When Freddie and the Dreamers first had a UK #2 hit with ”I’m Telling You Now” in 1963, no one bothered pressing copies for the U.S. market. Cut to two years later, the middle of the British Invasion, and suddenly the record’s bright guitars, close harmonies and prominent use of the bVII chord made for passable filler between Beatles singles. The Dreamers lacked The Beatles’ muscle and groove, though, much less their musical complexity and ambition. Instead, Freddie and the Dreamers drew inspiration from the simple melodies, broad humor and professionalized merriment of the English music hall tradition.

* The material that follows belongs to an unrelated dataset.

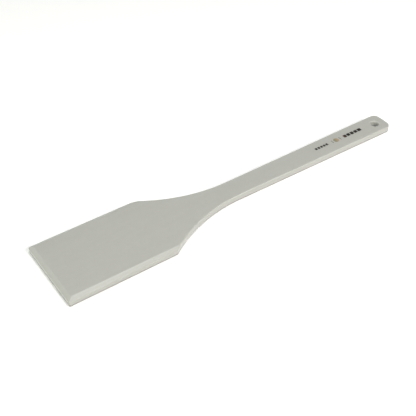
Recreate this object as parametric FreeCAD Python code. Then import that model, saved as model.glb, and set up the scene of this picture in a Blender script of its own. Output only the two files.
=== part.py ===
"""Palette knife: a one-piece moulded spatula with a bevelled blade, a curved neck and a flat handle.

Frame: millimetres, +X from the blade towards the handle end, +Z up. The knife lies on its flat
underside (z = 0) and the origin is the middle of that underside.
Every shape is drawn with X measured from the front edge and moved to the origin when it is saved.
"""

import FreeCAD, Part
import math
import os

# ---- driving dimensions -------------------------------------------------------------------

LENGTH = 305.0              # front edge of the blade to the end of the handle
THICKNESS = 5.7             # of the whole moulding

BLADE_WIDTH = 60.0
BEVEL_WIDTH = 3.0           # how far the bevel round the blade reaches in from its edge
BEVEL_DROP = 1.6            # how far the same bevel falls below the top face
BLADE_CORNER_RADIUS = 1.3   # front corners, seen from above

NECK_END_X = 150.0          # where the curve of the neck runs into the straight handle
NECK_RADIUS = 118.0
NECK_HALF_WIDTH = 8.7       # narrowest half width, at NECK_END_X

HANDLE_END_HALF_WIDTH = 9.7
HANDLE_END_BOW = 0.4        # how far the end of the handle bulges outwards
HANDLE_CORNER_RADIUS = 5.0

TOP_EDGE_RADIUS = 0.8       # round the neck and the handle
BEVEL_EDGE_RADIUS = 2.0     # softened line between the bevel and the top face
BOTTOM_EDGE_RADIUS = 1.0

HOLE_RADIUS = 3.1
HOLE_CENTRE_X = 294.7
HOLE_RIM_RADIUS = 1.3

INK_THICKNESS = 0.06
MARKS_Y = 0.85              # the print sits a little to one side of the handle's centre line
LONG_MARK_START_X = 261.2   # row of dark blocks nearest the hanging hole
LONG_MARK_WIDTH = 3.2
LONG_MARK_BLOCK_LENGTHS = [3.1, 3.1, 3.2, 3.2, 3.7]
LONG_MARK_GAP = 0.65
BADGE_CENTRE_X = 253.3      # round badge between two short bars
BADGE_RADIUS = 2.4
BADGE_BAR_LENGTH = 3.4
BADGE_BAR_WIDTH = 0.5
BADGE_BAR_REACH = 4.1       # badge centre to the middle of either bar
SHORT_MARK_START_X = 231.2  # row of small dark blocks nearest the blade
SHORT_MARK_WIDTH = 2.4
SHORT_MARK_BLOCK_LENGTH = 2.1
SHORT_MARK_BLOCKS = 5
SHORT_MARK_GAP = 0.65

# ---- worked-out places --------------------------------------------------------------------

HALF_BLADE = BLADE_WIDTH / 2
LAND_HEIGHT = THICKNESS - BEVEL_DROP
TOLERANCE = 1e-3


def handle_slope():
    """Angle between one side of the handle and the X axis."""
    return math.atan2(HANDLE_END_HALF_WIDTH - NECK_HALF_WIDTH, LENGTH - NECK_END_X)


def neck_point(angle):
    """Point of the neck's curve on the +Y side, at an angle back from where it meets the handle."""
    turn = handle_slope()
    centre_x = NECK_END_X - NECK_RADIUS * math.sin(turn)
    centre_y = NECK_HALF_WIDTH + NECK_RADIUS * math.cos(turn)
    x = centre_x + NECK_RADIUS * math.sin(turn - angle)
    y = centre_y - NECK_RADIUS * math.cos(turn - angle)
    return FreeCAD.Vector(x, y, 0)


def shoulder_angle():
    """Angle of neck_point at which the curve reaches the side of the blade."""
    turn = handle_slope()
    rise = NECK_HALF_WIDTH + NECK_RADIUS * math.cos(turn) - HALF_BLADE
    return turn + math.acos(rise / NECK_RADIUS)


def mirrored(point):
    return FreeCAD.Vector(point.x, -point.y, point.z)


# ---- the moulding -------------------------------------------------------------------------

def plan_outline():
    """Closed outline of the knife seen from above: blade, neck, handle and bowed end."""
    front = FreeCAD.Vector(0, HALF_BLADE, 0)
    shoulder = neck_point(shoulder_angle())
    neck_middle = neck_point(shoulder_angle() / 2)
    neck_end = neck_point(0)
    handle_end = FreeCAD.Vector(LENGTH - HANDLE_END_BOW, HANDLE_END_HALF_WIDTH, 0)
    end_middle = FreeCAD.Vector(LENGTH, 0, 0)
    edges = [
        Part.makeLine(front, shoulder),
        Part.Arc(shoulder, neck_middle, neck_end).toShape(),
        Part.makeLine(neck_end, handle_end),
        Part.Arc(handle_end, end_middle, mirrored(handle_end)).toShape(),
        Part.makeLine(mirrored(handle_end), mirrored(neck_end)),
        Part.Arc(mirrored(neck_end), mirrored(neck_middle), mirrored(shoulder)).toShape(),
        Part.makeLine(mirrored(shoulder), mirrored(front)),
        Part.makeLine(mirrored(front), front),
    ]
    return Part.Wire(edges)


def is_upright(edge):
    low, high = edge.BoundBox.ZMin, edge.BoundBox.ZMax
    return edge.BoundBox.XLength < TOLERANCE and edge.BoundBox.YLength < TOLERANCE and high > low


def upright_edges(solid, near_x):
    """Upright edges of the solid that stand within a millimetre of one X."""
    return [e for e in solid.Edges if is_upright(e) and abs(e.CenterOfMass.x - near_x) < 1.0]


def bevelled_section(half_width, axis):
    """Upright section with a land, a bevel and a softened upper line on both sides, as a face.

    Its width runs along the given horizontal direction and its middle is on the origin.
    """
    def place(across, height):
        return axis * across + FreeCAD.Vector(0, 0, height)

    bevel_angle = math.atan2(BEVEL_DROP, BEVEL_WIDTH)
    softening = BEVEL_EDGE_RADIUS * math.tan(bevel_angle / 2)
    flat_half = half_width - BEVEL_WIDTH
    arc_start = (
        flat_half + softening * math.cos(bevel_angle),
        THICKNESS - softening * math.sin(bevel_angle),
    )
    arc_end = (flat_half - softening, THICKNESS)
    arc_middle = (
        arc_end[0] + BEVEL_EDGE_RADIUS * math.sin(bevel_angle / 2),
        THICKNESS - BEVEL_EDGE_RADIUS * (1 - math.cos(bevel_angle / 2)),
    )
    edges = [Part.makeLine(place(-half_width, 0), place(half_width, 0))]
    for side in (1, -1):
        foot = place(side * half_width, 0)
        land_top = place(side * half_width, LAND_HEIGHT)
        start, middle, end = (place(side * p[0], p[1]) for p in (arc_start, arc_middle, arc_end))
        edges.append(Part.makeLine(foot, land_top))
        edges.append(Part.makeLine(land_top, start))
        edges.append(Part.Arc(start, middle, end).toShape())
    edges.append(Part.makeLine(place(arc_end[0], THICKNESS), place(-arc_end[0], THICKNESS)))
    return Part.Face(Part.Wire(Part.__sortEdges__(edges)))


def blade_envelope():
    """Block with the bevelled front and sides of the blade, long enough to hold the whole knife."""
    along, across = FreeCAD.Vector(1, 0, 0), FreeCAD.Vector(0, 1, 0)
    sides = bevelled_section(HALF_BLADE, across).extrude(along * 2 * LENGTH)
    front = bevelled_section(LENGTH, along).extrude(across * 2 * BLADE_WIDTH)
    front.translate(FreeCAD.Vector(LENGTH, -BLADE_WIDTH, 0))
    return sides.common(front)


def upper_edges(solid, from_x):
    """Edges above the land, other than upright ones, whose middle is beyond one X."""
    found = []
    for edge in solid.Edges:
        middle = edge.CenterOfMass
        if middle.z > LAND_HEIGHT and middle.x > from_x and not is_upright(edge):
            found.append(edge)
    return found


def bottom_edges(solid):
    return [edge for edge in solid.Edges if edge.BoundBox.ZMax < TOLERANCE]


def hanging_hole():
    """Through hole with a rounded rim at the top and the bottom, as one cutting solid."""
    rim = HOLE_RIM_RADIUS
    mouth = HOLE_RADIUS + rim
    quarter = rim * (1 - math.sqrt(0.5))
    profile = Part.Wire([
        Part.makeLine(FreeCAD.Vector(0, 0, 0), FreeCAD.Vector(mouth, 0, 0)),
        Part.Arc(
            FreeCAD.Vector(mouth, 0, 0),
            FreeCAD.Vector(HOLE_RADIUS + quarter, 0, quarter),
            FreeCAD.Vector(HOLE_RADIUS, 0, rim),
        ).toShape(),
        Part.makeLine(
            FreeCAD.Vector(HOLE_RADIUS, 0, rim),
            FreeCAD.Vector(HOLE_RADIUS, 0, THICKNESS - rim),
        ),
        Part.Arc(
            FreeCAD.Vector(HOLE_RADIUS, 0, THICKNESS - rim),
            FreeCAD.Vector(HOLE_RADIUS + quarter, 0, THICKNESS - quarter),
            FreeCAD.Vector(mouth, 0, THICKNESS),
        ).toShape(),
        Part.makeLine(FreeCAD.Vector(mouth, 0, THICKNESS), FreeCAD.Vector(0, 0, THICKNESS)),
        Part.makeLine(FreeCAD.Vector(0, 0, THICKNESS), FreeCAD.Vector(0, 0, 0)),
    ])
    hole = Part.Face(profile).revolve(FreeCAD.Vector(0, 0, 0), FreeCAD.Vector(0, 0, 1), 360)
    hole.translate(FreeCAD.Vector(HOLE_CENTRE_X, 0, 0))
    return hole


def make_body():
    """The whole knife body, moulded in one piece."""
    body = Part.Face(plan_outline()).extrude(FreeCAD.Vector(0, 0, THICKNESS))
    body = body.makeFillet(BLADE_CORNER_RADIUS, upright_edges(body, 0))
    body = body.makeFillet(HANDLE_CORNER_RADIUS, upright_edges(body, LENGTH - HANDLE_END_BOW))
    body = body.common(blade_envelope())
    body = body.makeFillet(TOP_EDGE_RADIUS, upper_edges(body, neck_point(shoulder_angle()).x))
    body = body.makeFillet(BOTTOM_EDGE_RADIUS, bottom_edges(body))
    return body.cut(hanging_hole())


# ---- the printed marks --------------------------------------------------------------------

def ink_block(start_x, length, width):
    """Thin rectangle of ink on the top face, centred on the line of the marks."""
    corner = FreeCAD.Vector(start_x, MARKS_Y - width / 2, THICKNESS)
    return Part.makeBox(length, width, INK_THICKNESS, corner)


def ink_row(start_x, lengths, gap, width):
    """Row of separate ink blocks along the handle."""
    blocks = []
    x = start_x
    for length in lengths:
        blocks.append(ink_block(x, length, width))
        x += length + gap
    return Part.makeCompound(blocks)


def make_long_mark():
    return ink_row(LONG_MARK_START_X, LONG_MARK_BLOCK_LENGTHS, LONG_MARK_GAP, LONG_MARK_WIDTH)


def make_short_mark():
    lengths = [SHORT_MARK_BLOCK_LENGTH] * SHORT_MARK_BLOCKS
    return ink_row(SHORT_MARK_START_X, lengths, SHORT_MARK_GAP, SHORT_MARK_WIDTH)


def make_badge_disc():
    centre = FreeCAD.Vector(BADGE_CENTRE_X, MARKS_Y, THICKNESS)
    return Part.makeCylinder(BADGE_RADIUS, INK_THICKNESS, centre)


def make_badge_bars():
    """The two short bars that stand on either side of the round badge."""
    bars = []
    for side in (-1, 1):
        start_x = BADGE_CENTRE_X + side * BADGE_BAR_REACH - BADGE_BAR_WIDTH / 2
        bars.append(ink_block(start_x, BADGE_BAR_WIDTH, BADGE_BAR_LENGTH))
    return Part.makeCompound(bars)


# ---- saving -------------------------------------------------------------------------------

def save(name, shape):
    """Move a shape to the shared frame and write it as parts/name.step."""
    shape.translate(FreeCAD.Vector(-LENGTH / 2, 0, 0))
    shape.exportStep("parts/" + name + ".step")


os.makedirs("parts", exist_ok=True)
save("knife_body", make_body())
save("long_dark_print", make_long_mark())
save("round_badge_print", make_badge_disc())
save("badge_bar_prints", make_badge_bars())
save("short_dark_print", make_short_mark())
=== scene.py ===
"""Looks of the palette knife: satin moulded plastic, printed ink films, a pale floor and soft light.

Metres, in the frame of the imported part: +X from the blade to the handle end, +Z up, underside at z = 0.
"""

import math
import random

import bmesh
import bpy
from mathutils import Matrix, Vector


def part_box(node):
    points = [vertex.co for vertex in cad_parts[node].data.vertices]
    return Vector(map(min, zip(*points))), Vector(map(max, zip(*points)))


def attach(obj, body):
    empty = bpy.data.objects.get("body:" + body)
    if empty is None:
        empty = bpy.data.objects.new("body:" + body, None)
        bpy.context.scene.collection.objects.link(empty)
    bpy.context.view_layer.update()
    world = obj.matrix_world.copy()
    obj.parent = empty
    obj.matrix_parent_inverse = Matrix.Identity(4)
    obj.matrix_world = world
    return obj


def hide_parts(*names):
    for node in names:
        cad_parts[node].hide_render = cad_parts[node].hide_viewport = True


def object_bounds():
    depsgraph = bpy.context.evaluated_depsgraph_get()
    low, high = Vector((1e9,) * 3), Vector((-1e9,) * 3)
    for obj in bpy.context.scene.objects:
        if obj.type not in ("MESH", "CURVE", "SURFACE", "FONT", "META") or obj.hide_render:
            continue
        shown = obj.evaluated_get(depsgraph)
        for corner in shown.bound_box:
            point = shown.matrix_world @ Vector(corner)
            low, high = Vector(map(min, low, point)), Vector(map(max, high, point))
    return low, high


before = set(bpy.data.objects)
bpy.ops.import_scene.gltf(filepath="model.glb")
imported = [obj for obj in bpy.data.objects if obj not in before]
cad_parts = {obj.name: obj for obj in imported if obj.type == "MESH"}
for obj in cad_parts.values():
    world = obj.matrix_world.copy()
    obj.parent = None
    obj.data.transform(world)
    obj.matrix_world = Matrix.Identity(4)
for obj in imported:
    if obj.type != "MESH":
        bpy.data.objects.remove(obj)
cad_low, cad_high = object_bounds()

MM = 0.001
FLOOR_Z = cad_low.z

# ---- colours ------------------------------------------------------------------------------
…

This theatrical element carried over into the band’s ridiculous appearance: a puckish young (but not that young) man in Buddy Holly glasses, flailing with loopy energy, backed by what appeared to be a gang of Mancunian wide boys (or mysterious shadow people, depending on what clip you’re watching). Freddie Garrity’s stage routine – spastic leaps, maniacal cackling, a “dance” called the Freddie (see video above) – evinced a desperation to entertain that was sort of winning, if a little exhausting. This was a group that made no pretentions to hipness or sex appeal. Beneath that guitars-bass-drums set-up – an inevitable byproduct of the beat era – lurked the souls of Christmas panto performers.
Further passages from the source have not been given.